What documents can you provide me if I do not want to sign the buyer profile but am willing to sign the NDA? We are not able to provide any information without a completed buyer profile.

Do I need to sign a second NDA if I already signed one for another business you represent? Yes, you must sign one NDA for each business you are interested in; however, you do not need to complete a second buyer profile.

Do I need to list my financial information if I’m obtaining bank financing? Yes. We must ensure you meet the minimum requirements to obtain a bank loan, and meet other requirements, such as those imposed by third parties (e.g., landlord, licensing requirements, etc.).

Do I need to list my financial information if an investor is funding my acquisition? Yes, we require your financial information even if an investor is backing you. This is necessary to ensure you can meet any third-party requirements, such as those imposed by a landlord or in the event you propose a seller note as part of the transaction structure. If you’re working with an investor, they must also sign an NDA, and we must ensure they’re qualified as well. Please email us your investor’s email address, and we will send the NDA and buyer profile for them to complete. When completing the form, please reference your investor’s name and email address.
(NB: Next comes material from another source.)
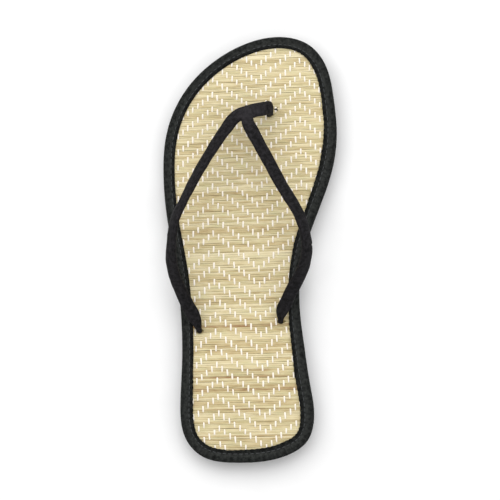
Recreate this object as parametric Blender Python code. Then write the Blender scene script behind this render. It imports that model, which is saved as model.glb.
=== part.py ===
"""A left bamboo flip-flop: a foam outsole, a thinner insole of foam board, a woven bamboo mat, a cloth
tape that binds the mat and the insole round their edge, and a cloth thong strap whose three ends
pass through the mat and the insole and are spread flat under the insole.

The toe points along +Y, the outer side of the foot is at -X and +Z is up. The origin lies on the
floor, under the middle of the sole's length and width. Sizes are in metres.
"""

import math

import bmesh
import bpy
import numpy as np

# Sole
SOLE_LENGTH = 0.255
BALL_WIDTH = 0.104
OUTSOLE_HEEL = 0.0075
OUTSOLE_TOE = 0.0055
OUTSOLE_INSET = 0.0006
OUTSOLE_EDGE_ROUND = 0.0007
TOE_SPRING = 0.005
SPRING_START = 0.66  # share of the length, from the heel, where the toe begins to rise

# Insole board, mat and binding
FIT = 0.0003  # gap between two pieces that touch
INSOLE_THICKNESS = 0.0034
MAT_THICKNESS = 0.0016
PICK_PITCH = 0.00243  # one bundle of slivers to the next
PICK_RELIEF = 0.0003
TAPE_THICKNESS = 0.0009
TAPE_OVER = 0.0074  # usual width of the binding that shows on the mat
TAPE_UNDER = 0.005
TAPE_ROUND = 0.0017

# Strap
STRAP_WIDTH = 0.0085
STRAP_THICKNESS = 0.0036
STRAP_RISE = 0.036  # highest line of the strap's middle above the mat
STEM_DIAMETER = 0.0036
STEM_CLEARANCE = 0.0005  # around each stem in its hole
TAB_DIAMETER = 0.008
TAB_THICKNESS = 0.0015

# Levels above the top of the outsole
INSOLE_RIM = FIT + TAPE_THICKNESS + FIT
INSOLE_TOP = FIT + INSOLE_THICKNESS
MAT_BASE = INSOLE_TOP + FIT
MAT_TOP = MAT_BASE + MAT_THICKNESS
TAPE_CEILING = MAT_TOP + FIT
TAPE_CREST = TAPE_CEILING + TAPE_THICKNESS
CORE_INSET = TAPE_THICKNESS + FIT  # how far the mat and the insole stay inside the binding's edge

# Fineness
STATIONS = 56  # steps from toe to heel along each side
EDGE_POINTS = 1600
DISC_SIDES = 24
SECTION_SIDES = 12
SECTION_SQUARENESS = 0.85  # 1 is an ellipse, less has flatter faces
OUTER_ARM_STEPS = 84
INNER_ARM_STEPS = 58
SHARPEST_SMOOTH_EDGE = math.radians(40)

# The sole's edge, from the toe along the outer side to the heel and back along the inner side.
# Columns: share of the length from the heel, share of the ball width from the outer side, share of
# the binding's usual width on the mat, which is sewn by hand and eye.
SOLE_EDGE = (
    (1.000, 0.690, 0.89),
    (0.982, 0.462, 0.84),
    (0.940, 0.284, 0.80),
    (0.888, 0.153, 0.88),
    (0.822, 0.057, 0.86),
    (0.752, 0.010, 0.87),
    (0.680, 0.001, 0.91),
    (0.603, 0.013, 0.93),
    (0.528, 0.042, 0.89),
    (0.447, 0.078, 0.83),
    (0.357, 0.101, 0.86),
    (0.250, 0.109, 0.88),
    (0.141, 0.099, 1.05),
    (0.058, 0.128, 1.00),
    (0.018, 0.212, 1.02),
    (0.000, 0.423, 1.07),
    (0.018, 0.718, 1.11),
    (0.049, 0.827, 1.10),
    (0.115, 0.870, 1.15),
    (0.190, 0.844, 1.12),
    (0.275, 0.813, 1.05),
    (0.357, 0.788, 0.95),
    (0.425, 0.787, 0.86),
    (0.488, 0.808, 0.95),
    (0.546, 0.852, 1.04),
    (0.611, 0.912, 1.11),
    (0.672, 0.964, 1.16),
    (0.765, 1.000, 1.09),
    (0.860, 0.981, 1.03),
    (0.937, 0.932, 1.04),
    (0.982, 0.838, 0.98),
)

# Where each end of the strap goes through the mat. Columns: shares as above.
HOLES = {
    "toe": (0.8182, 0.609),
    "outer": (0.310, 0.208),
    "inner": (0.332, 0.677),
}

# The strap's middle line, from the toe hole over the outer side, and then the inner arm.
# Columns: share of the length, share of the ball width, share of the rise, share of the strap's
# width and of its thickness, heading of its outer edge in degrees from +X, dip of that edge.
TOE_AND_OUTER_ARM = (
    (0.8209, 0.611, 0.090, 0.48, 0.90, 90, 0),
    (0.8269, 0.618, 0.170, 0.76, 0.95, 92, 0),
    (0.8330, 0.614, 0.270, 0.92, 1.00, 96, 0),
    (0.8321, 0.584, 0.380, 0.98, 1.00, 103, 5),
    (0.8293, 0.554, 0.450, 1.00, 1.00, 105, 7),
    (0.8261, 0.516, 0.510, 0.98, 1.00, 107, 9),
    (0.8218, 0.482, 0.550, 0.95, 1.00, 110, 10),
    (0.8185, 0.449, 0.570, 0.91, 1.00, 118, 12),
    (0.8103, 0.415, 0.590, 0.89, 1.00, 128, 16),
    (0.7878, 0.370, 0.630, 0.90, 1.00, 138, 26),
    (0.7679, 0.334, 0.655, 0.91, 1.00, 143, 34),
    (0.7427, 0.293, 0.690, 0.92, 1.00, 148, 41),
    (0.7241, 0.265, 0.715, 0.93, 1.00, 149, 46),
    (0.6891, 0.214, 0.775, 0.93, 1.00, 150, 52),
    (0.6557, 0.169, 0.830, 0.93, 1.00, 151, 55),
    (0.6261, 0.132, 0.875, 0.93, 1.00, 154, 57),
    (0.6001, 0.101, 0.905, 0.93, 1.00, 158, 58),
    (0.5799, 0.078, 0.930, 0.93, 1.00, 162, 57),
    (0.5301, 0.053, 0.920, 0.94, 1.00, 175, 55),
    (0.4839, 0.048, 0.810, 0.97, 1.00, 182, 50),
    (0.4401, 0.068, 0.620, 0.97, 1.00, 192, 42),
    (0.4051, 0.102, 0.430, 0.97, 1.00, 200, 32),
    (0.3720, 0.141, 0.280, 0.97, 1.00, 203, 22),
    (0.3410, 0.181, 0.190, 0.91, 1.00, 204, 10),
    (0.3211, 0.200, 0.125, 0.57, 0.95, 204, 0),
)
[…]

Do I need to provide my financial information if I’m paying all cash? Yes. We must ensure you can meet any third-party qualifications, such as those imposed by franchisors, landlords, or other third parties. Additionally, if the seller remains a guarantor on the lease, we must ensure you’re qualified.

Do I need to list the exact amount of my liquid funds? No, feel free to round the numbers (e.g., $1.1 million).

Do you disclose the minimum amount of liquid funds required for a specific business? No, we do not. We take multiple factors into account when assessing whether to approve a buyer and release confidential information, one of which is liquidity. If in doubt, we recommend listing the maximum amount of liquid funds you have available to invest.